Jacques Muglioni était d’un contact facile, mais d’un premier abord difficile et plus d’un collègue s’est plaint de sa manière d’être, qui, en un premier temps, pouvait engendrer la crainte. Mais on avait tort et je connais aussi plus d’un collègue parti le rencontrer pour lui dire son fait, revenir conquis et fidèle défenseur de ses thèses. Pourtant Jacques Muglioni ne cherchait ni des émules, ni des disciples. Il n’avait besoin d’aucune troupe personnelle. On venait à lui par respect et on lui restait fidèle, naturellement.

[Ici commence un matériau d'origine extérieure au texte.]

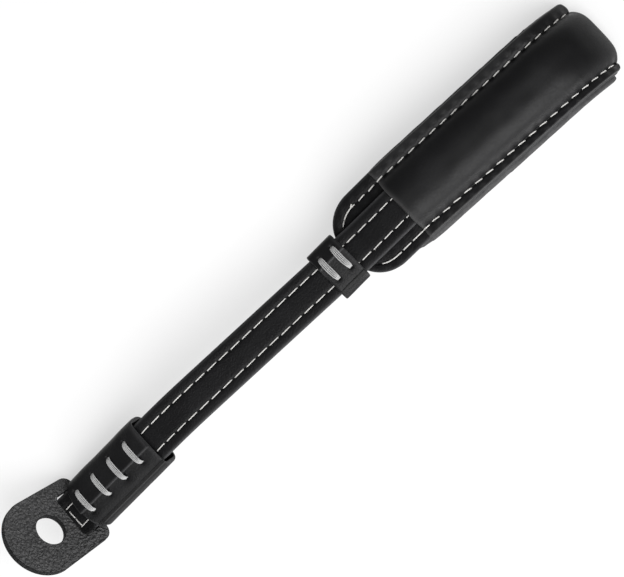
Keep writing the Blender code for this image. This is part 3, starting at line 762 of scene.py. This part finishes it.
def make_wrap(name, body, length, inner_half, inner_height, seam, first, pitch, count, settle, bow, seed):
    places = [-length / 2 + first + i * pitch for i in range(count)]
    holes = [(x, y) for x in places for y in (STITCH_HIGH, STITCH_LOW)]
    tube, size = wrap(name + "_skin", length, inner_half, inner_height, seam, holes, settle, bow, seed)
    dress(tube, WRAP_LEATHER, body, "wrap_leather", name)
    for i, x in enumerate(places):
        node = f"{name}_stitch_{i + 1}"
        lacing(node + "_strands", x, size, settle, body, node, seed + i)


def make_sleeve():
    def settle(x, y, z):
        return lay(SLEEVE_LENGTH / 2 + x, y, LOOP_HEIGHT + z)

    make_wrap(
        "sleeve", "strap", SLEEVE_LENGTH, BAND_HALF + 0.75 * MM, LOOP_OUTER + GAP, SLEEVE_SEAM,
        SLEEVE_FIRST, SLEEVE_PITCH, SLEEVE_STITCHES, settle, SLEEVE_BOW, 3,
    )


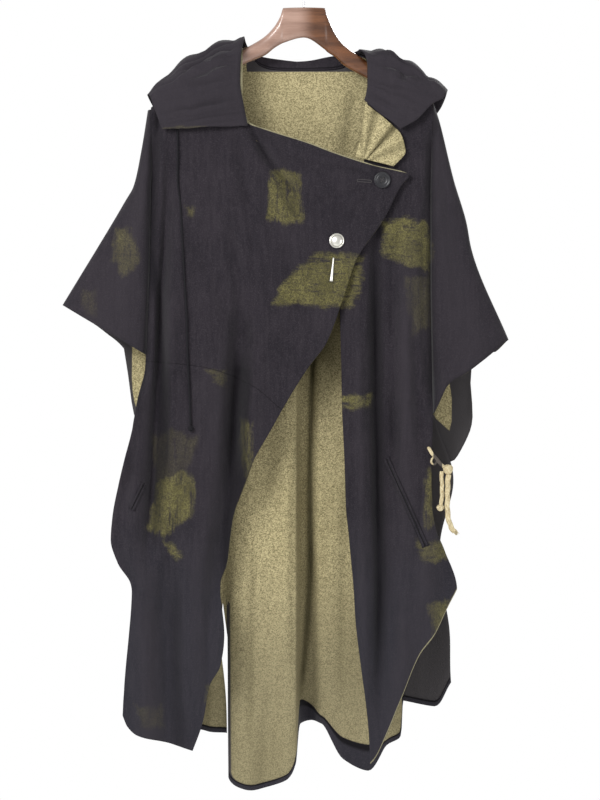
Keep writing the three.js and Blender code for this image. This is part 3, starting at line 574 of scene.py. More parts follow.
def search(low, high, short):
    """Where between low and high a test stops being true."""
    for _ in range(24):
        middle = (low + high) / 2
        low, high = (middle, high) if short(middle) else (low, middle)
    return low


def reach(drop, side):
    """How far out the shoulder reaches at a drop."""
    return search(40.0, 320.0, lambda x: shoulder(side * x) < drop)


def turned(x, drop):
    """How far the cloth has turned over the shoulder, from 0 on its top to 1 on its face."""
    t = clamp((drop - shoulder(x)) / 15)
    return math.sqrt(1 - (1 - t) ** 2)


def sheet(name, us, vs, place, finishes, flip=False, facts=None, cut=None, thick=CLOTH):
    """A cloth wall over two lists of shares; facts gives each point's own values by name. Its UV map is
    the cloth laid flat, in metres."""
    points = [[Vector(place(u, v)) for u in us] for v in vs]
    across = [[0.0] for _ in vs]
    for run, row in zip(across, points):
        for a, b in zip(row, row[1:]):
            run.append(run[-1] + (b - a).length / 1000)
    down = [[0.0] * len(us)]
    for above, row in zip(points, points[1:]):
        down.append([d + (b - a).length / 1000 for d, a, b in zip(down[-1], above, row)])
    mesh = bmesh.new()
    grid = cover(mesh, [[p / 1000 for p in row] for row in points])
    spots = dict(zip(grid, [(j, i) for j in range(len(vs)) for i in range(len(us))]))
    if not flip:
        bmesh.ops.reverse_faces(mesh, faces=mesh.faces)
    layer = mesh.loops.layers.uv.new("cloth")
    for face in mesh.faces:
        for loop in face.loops:
            j, i = spots[loop.vert]
            loop[layer].uv = (across[j][i], down[j][i])
    if cut:
        gone = []
        for face in mesh.faces:
            j, i = min(spots[v] for v in face.verts)
            if cut(us[i], us[i + 1], points[j][i]):
                gone.append(face)
        bmesh.ops.delete(mesh, geom=gone, context="FACES")
    data = bpy.data.meshes.new(name)
    mesh.verts.index_update()
    order = [spots[v] for v in mesh.verts]
    mesh.to_mesh(data)
    mesh.free()
    if facts:
        values = [facts(us[i], vs[j], *points[j][i]) for j, i in order]
        for key in values[0]:
            store = data.attributes.new(key, "FLOAT", "POINT")
            store.data.foreach_set("value", [v[key] for v in values])
    for face in data.polygons:
        face.use_smooth = True
    for finish in finishes:
        data.materials.append(finish.material)
    piece = bpy.data.objects.new(name, data)
    bpy.context.collection.objects.link(piece)
    wall = piece.modifiers.new("thickness", "SOLIDIFY")
    wall.thickness = thick
    wall.offset = 0
    wall.use_even_offset = False
    wall.material_offset = 1
    wall.material_offset_rim = 2
    return piece


def share(n, pull=0.0):
    """Steps from 0 to 1, pulled closer together at both ends."""
    return [lerp(i / n, (1 - math.cos(math.pi * i / n)) / 2, pull) for i in range(n + 1)]


def wool(name, patches=True):
    """The outer face: black with a violet cast, woolly, with dyed patches. It is painted lighter and bluer
    towards the bottom and on lit parts as painted light, and darker in folds as painted shade. "stain" is how
    far inside a patch a point lies, in mm, and "stitch" how far it is from a seam."""
    black = Finish(name, (0.011, 0.009, 0.012), 0.95, Specular_IOR_Level=0.1, Sheen_Weight=0.05,
                   Sheen_Roughness=0.5)
    fuzz = black.noise(620, 4, 0.7)
    cloud = black.noise(9, 4, 0.6)
    rub = black.noise(34, 4, 0.7, stretch=(1, 1, 0.5))
    base = black.mix(cloud.span(0.3, 0.7), (0.0085, 0.0072, 0.0098), (0.0135, 0.0112, 0.0145))
    nap = black.noise(170, 3, 0.7, stretch=(1, 1, 0.12))
    base = black.mix(nap.span(0.45, 0.66) * 0.3, base, (0.021, 0.018, 0.0215))
    base = black.mix(nap.span(0.50, 0.36) * 0.22, base, (0.0050, 0.0044, 0.0060))
    base = black.mix(fuzz.span(0.50, 0.62) * 0.6, base, (0.031, 0.0265, 0.031))
    # Painted light: the wool is painted lighter and bluer towards the bottom of the skirts.
    base = black.mix(black.along("Z").span(-0.85, -1.15) * 0.35, base, (0.020, 0.021, 0.027))
    if patches:
        down = black.noise(150, 4, 0.75, stretch=(1, 1, 0.13))
        level = black.noise(150, 4, 0.75, stretch=(0.13, 1, 1))
        brush = down + (level - down) * black.own("lay")
        ragged = black.noise(38, 3, 0.7)
        depth = black.own("stain") + 2.5 + (brush - 0.5) * 20 + (ragged - 0.5) * 22
        dye = black.mix(fuzz.span(0.3, 0.7), (0.030, 0.028, 0.010), (0.135, 0.120, 0.046))
        dye = black.mix(rub.span(0.35, 0.7) * 0.55, dye, (0.022, 0.020, 0.009))
        worn = black.noise(260, 3, 0.75).span(0.36, 0.54) * 0.5 + 0.5
        soaked = depth.span(-1.5, 10.0) * brush.span(0.30, 0.50) * black.own("dye") * worn
        base = black.mix(soaked, base, dye)
    # Painted light: a lighter tone on lit fold ridges, on the sleeves and over the collar.
    base = black.mix(black.own("faded"), base, (0.0215, 0.0185, 0.0225))
    # Painted shade: darker in creases, fold valleys, gather dents and beside seams.
    base = black.mix(black.own("hollow") * 0.6, base, (0.0025, 0.0022, 0.003))
    line = black.own("stitch").math("ABSOLUTE").span(0.5, 2.0)
    base = black.mix(line, (0.0035, 0.003, 0.004), base)
    torn = black.own("edge").span(0.2, 0.9) * fuzz.span(0.2, 0.5)
    base = black.mix(torn, base, (0.17, 0.155, 0.095))
    black.feed("Base Color", base)
    black.bump(fuzz * 0.7 + line * 0.8, 0.0012, 0.6)
    return black


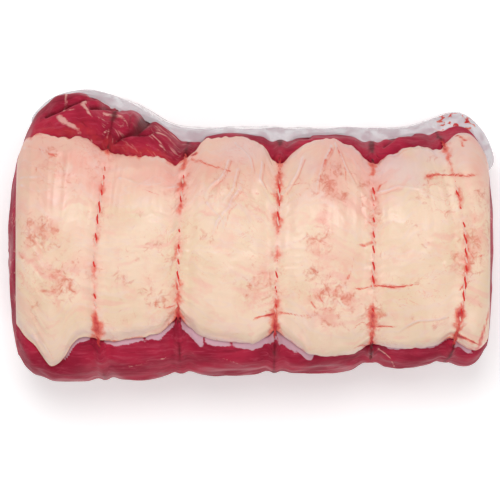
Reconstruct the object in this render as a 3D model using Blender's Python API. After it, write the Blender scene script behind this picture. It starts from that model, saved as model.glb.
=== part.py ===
"""A raw rolled beef joint: a boned muscle under a cap of fat, tied round with five loops of twine,
with a trimmed skirt of clear film along its back.

Metres, +Z up. The joint lies along X with its fat cap up. Its back, where the film is, faces +Y.
The origin is at the middle of the joint's box, on the surface that it lies on.

The meat, the cap, the loops and the film all come from one surface, skin(). It is a rounded section
whose size changes along the joint, pulled in at each loop and swollen between the loops.
"""

import math

import bmesh
import bpy
import numpy as np
from mathutils import Matrix, Vector

MM = 0.001

# ---- Driving dimensions ----------------------------------------------------------------------------
HEIGHT = 88 * MM  # muscle height at the middle, without the fat that stands proud of it
END_DROP = 3 * MM  # how much lower the crown is towards the ends
EQUATOR = 36 * MM  # height of the widest point of a section
REACH_BACK = 57.5 * MM  # from the long axis to the back
REACH_FRONT = 61 * MM  # from the long axis to the front
SLIMMER_RIGHT = 4.5 * MM  # how much less the front reaches near the right end
FULLER_LEFT = 2 * MM  # and how much more near the left
SQUARENESS = 2.5  # exponent of the rounded section: 2 is an ellipse, more is squarer
SAG = 1.15  # depth of the underside's curve, as a share of EQUATOR, before it is flattened
LUMP_HEIGHT = 0.6 * MM
LUMP_LENGTH = 13 * MM  # of the wave along the joint
LUMP_DRIFT = 29 * MM  # along the joint, for the wave round it to turn by a radian
SLIM_FROM = 20 * MM  # where the front starts to get slimmer
SLIM_OVER = 60 * MM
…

L’œuvre de Jacques Muglioni n’est pas vraiment une œuvre écrite, bien qu’il se soit exprimé dans de nombreux articles, largement diffusés, notamment par notre propre Revue. Elle est surtout dans sa parole, au sens entier du mot qui ne renvoie pas seulement à la seule profération verbale. Être philosophe, c’est être philosophe et non être philosophe, voila, au delà du jeu de mot ce qui pourrait formuler sa pensée : la philosophie est moins une activité qu’une essence. On ne sait si la philosophie répondra jamais à la question « qu’est-ce que l’homme ? », il est, en revanche certain que se poser la question est de l’essence de l’homme. Ce n’est pas à dire que la philosophie ne soit réservée qu’à certains et Jacques Muglioni, comme inspecteur général a œuvré à l’introduction de l’enseignement philosophique dans les séries technologiques. La philosophie est en effet pour tous parce que chacun dispose, par soi-même, et à la condition d’être simplement allé à l’école, du pouvoir d’être conforme à son essence.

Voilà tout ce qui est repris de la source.